Romans 3:23 for all have sinned and fall short of the glory of God – nobody is perfect
3:24 and all are justified freely by his grace through the redemption that came by Christ Jesus – but it’s OK, Jesus has me covered.
As a young adult I knew I was a perfectionist and didn’t see any problem with it. In fact, would proudly exclaim this. Thinking it said to others, I don’t give up until I’ve done it perfectly. While this is true to a degree, there were many things I didn’t even try, knowing I wouldn’t be good at them or having tried once and failed. There was no room in my life for not doing it well, to near perfection. For those things that I did do well, there always seemed to be someone better. I had high standards for others and even higher standards for myself. High, impossible, unreachable, perfect standards. Whew! How I survived to adulthood with my sanity intact, though that point might be debatable by some, is uncertain. I thought it was a good thing. Once my oldest daughter was born, I began to realize, not only how much perfectionism had permeated my life and so much in it, but also that it wasn’t ok, maybe even a bad thing. How do you perfectly raise a child, keep house, cook, etc. all at the same time? I preferred to make foods from scratch and still do. But with a baby that refused to sleep and required entertainment 24/7, this overwhelmed and introverted mama had to come to the realization that nobody died from spaghetti sauce from a jar. I began to realize the grip this perfectionism had on me, this need to not make mistakes. Where did it come from? In part, it came from the Creator and the fabric He wove in me. But this was also nurtured in me by parents, aunts, uncles, teachers and others. For a first-born, the standard was high. As a quiet, smart little girl who could do much independently, the expectations were even higher. I can even remember moments of being taunted and teased by adults when I didn’t know something or performed sub-par. Though I will assume it was done in good nature, nonetheless, I added these expectations to my own. I added the deflated value of myself reflected in those taunts to the expected result if I did not perform perfectly. And so I spent much of my life striving. Striving for perfection, striving to perform perfectly, striving to know everything, striving to hide what I couldn’t do and didn’t know.
My first-born was a blessing in so many ways, but one of the most significant to me is that at her birth God began a transformation in me. But it wasn’t so much a light switch flipping on as it was a dimmer slowly bringing into view the different areas of a room. I began to make small changes and accept my own limitations, but still struggled with feeling accepted by others in my imperfect state. I always viewed being imperfect as a privilege afforded to others, but not to me. That other people in their failings found support, forgiveness and camaraderie with their fellow man. I felt harshly judged, unaccepted, unworthy. It was several years later I realized I was still struggling with wanting to know where the line of acceptable/unacceptable imperfection is. In other words, I was striving to be perfectly imperfect! Thankfully, God is patient and continues to turn that dimmer switch a little at a time, to shine light on as much as I can handle to address at once. Still, I occasionally struggle with accepting my best in the circumstances as good enough.
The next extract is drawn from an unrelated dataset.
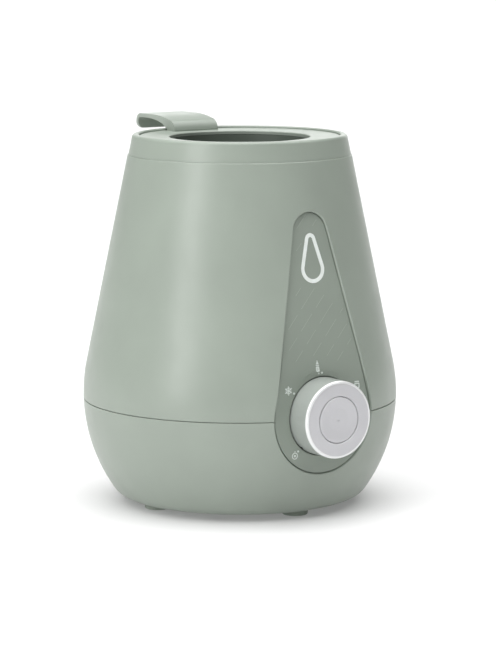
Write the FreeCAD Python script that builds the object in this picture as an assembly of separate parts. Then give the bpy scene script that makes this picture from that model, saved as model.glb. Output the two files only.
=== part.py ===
import FreeCAD, Part
import math
import os
from FreeCAD import Vector

# A bottle warmer: a pear-shaped housing round a heated water tank, with a lift-out bottle lifter,
# a flat control panel and a rotary knob with a push button in its middle.
# Millimetres. +Z is up, the panel faces -Y, and the origin is on the floor under the housing's axis.

# ---- Driving dimensions -------------------------------------------------------------------------

# Housing outline: an arc for the belly, then a straight cone up to the rim
BELLY_CENTRE_R = -3.6
BELLY_CENTRE_Z = 56.0
BELLY_RADIUS = 85.0
CONE_HALF_ANGLE = math.radians(11.6)
UNDERSIDE_Z = 3.0
UNDERSIDE_FILLET = 10.0
RIM_Z = 190.5
WALL = 2.5

# Seams between the housing's three mouldings, and the tongue that locates the lower one
LOWER_SEAM_Z = 54.0
UPPER_SEAM_Z = 180.3
LOWER_SEAM_GAP = 0.3
LOWER_SEAM_BEVEL = 0.2
UPPER_SEAM_GAP = 0.1
UPPER_SEAM_BEVEL = 0.4
COLLAR_INSET = 0.4
SEAM_TONGUE_INNER_R = 77.3
SEAM_TONGUE_ROOT_R = 79.4
SEAM_TONGUE_ROOT_Z = 48.0
SEAM_TONGUE_TOP_Z = 58.0

# Rim and deck
LIP_INNER_R = 51.8
LIP_FILLET = 1.8
LEDGE_Z = 187.0
COLLAR_BORE_R = 47.0
COLLAR_BASE_Z = 183.4
COLLAR_TONGUE_R = 54.7
COLLAR_TONGUE = 2.0
COLLAR_TONGUE_BOTTOM_Z = 172.0
COLLAR_PILOT_TOP_Z = 186.2

# Bottle lifter
OPENING_R = 36.0
DECK_R = 51.4
DECK_OUTER_Z = 189.5
DECK_INNER_Z = 189.1
DECK_BOTTOM_Z = 187.3
DECK_HOLE_STEP = 0.2
LIFTER_WALL = 1.8
BASKET_SOCKET_R = 38.1
SOCKET_BOTTOM_Z = 173.0
BASKET_WALL = 2.0
BASKET_FLOOR_Z = 66.0
BASKET_GUIDE_Z = 168.0
BASKET_WINDOWS = 10
BASKET_WINDOW_WIDTH = 11.0
BASKET_HOLES = 6
BASKET_HOLE_R = 6.0
BASKET_HOLE_CIRCLE_R = 22.0

# Lift tab
TAB_WIDTH = 27.0
TAB_ROOT_Y = 41.2
TAB_TOP_Z = 196.9
TAB_ROOT_TOP_Z = 190.0
TAB_SHOULDER = (46.8, 195.1)
TAB_GUSSET = 1.6
TAB_GUSSET_REACH = 7.6
TAB_THICKNESS = 2.0
TAB_FLAT_Y = 67.0
TAB_BEND_Y = 75.7
TAB_BEND_R = 4.05
TAB_END_Z = 188.8
TAB_CORNER_R = 3.4

# Control panel: two circles joined by tangents, seen from the front
PANEL_LOW_Z = 54.3
PANEL_LOW_R = 28.95
PANEL_HIGH_Z = 145.4
PANEL_HIGH_R = 9.85
PANEL_Y = -74.9
PANEL_BEND_R = 200.0
PANEL_TILT = math.radians(9.05)
PANEL_PLATE = 2.2
PANEL_GAP = 0.2
PANEL_FLANGE_SETBACK = 4.0
PANEL_FLANGE_WIDTH = 2.6
PANEL_FLANGE = 1.6
PANEL_SIDE_WALL = 2.0
KNOB_WELL_DEPTH = 2.0
KNOB_BACKING_R = 23.0
BUSHING_HOLE_R = 4.8
OPENING_EASE = 0.7

# Drop-shaped status light in the panel
LIGHT_LOW_Z = 127.3
LIGHT_LOW_R = 6.95
LIGHT_HIGH_Z = 141.9
LIGHT_HIGH_R = 3.1
LIGHT_STROKE = 1.95
LIGHT_DEPTH = 1.2

# Knob and its button, on an axis that runs straight back from the panel
KNOB_Z = 54.3
KNOB_FACE_Y = -89.2
KNOB_R = 19.5
KNOB_WELL_R = 20.2
KNOB_DEPTH = 15.6
KNOB_BEVEL = 1.3
KNOB_RING_BACK = KNOB_BEVEL + 0.3
KNOB_FACE_R = 18.2
KNOB_HUB_R = 5.5
KNOB_CUP_DEPTH = 9.4
KNOB_SKIRT = 1.8
KNOB_WEB = 1.6
BUTTON_R = 11.6
BUTTON_GAP = 0.2
BUTTON_STEM_FIT = 0.25
SHAFT_R = 3.0
SHAFT_BORE_R = 1.8
SHAFT_FIT = 0.1
SWITCH_WIDTH = 15.0
SWITCH_DEPTH = 7.0
BUSHING_R = 4.5
LED_Z = 131.0
LED_R = 2.4
POINTER_ANGLE = math.radians(-140)

# Water tank and heater
TANK_TOP_R = 45.5
TANK_FLOOR_R = 44.0
TANK_WALL = 1.8
TANK_FLANGE_R = 52.3
TANK_TOP_Z = 183.2
TANK_FLOOR_Z = 62.2
TANK_FLOOR = 2.0
TANK_BOSS_R = 3.2
TANK_BOSS_TOP_Z = 68.0
TANK_MOUTH_R = 38.0
PLATE_TOP_Z = 59.2
PLATE_BOTTOM_Z = 56.2
PLATE_R = 43.5
PLATE_STEP = 1.8
CLAMP_INNER_R = 34.0
CLAMP_OUTER_R = 50.0
CLAMP_THICKNESS = 1.6
ELEMENT_RING_R = 24.0
ELEMENT_TUBE_R = 3.2
ELEMENT_GAP_DEGREES = 60
ELEMENT_PIN_Z = 44.0
THERMOSTAT_CAN_R = 8.3
THERMOSTAT_CAN_Z = 50.7
THERMOSTAT_BODY_R = 7.2
THERMOSTAT_BODY_Z = 44.5
THERMOSTAT_BLADE_Z = 38.5
FUSE_R = 2.0
FUSE_Y = 14.0
SENSOR_R = 2.6
SENSOR_Y = -14.0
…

I questioned whether to write this series because don’t have it all figured out. But it’s ok. I need to accept that what I can do is good enough. What God does through me is not good enough, it is simply good.
Even as I now write, I think of the people that will not approve, who will think little of the efforts I have put forth here. Like the preacher I once overheard saying I have no gift, no talent, from God. I’m guessing there are others who have felt the sting of being slapped in the face by the words of others. Those people, those word-slappers, for their own reasons, find only fault with what even God does. I don’t want to absorb those words into my view of myself, or attribute them to how God sees me. I don’t want to see every one of my faults all at once, counting them, becoming overwhelmed at hiding until I fix them, worrying that others see them and judge my value to God by them. I’m not perfect. God loves me. It’s ok.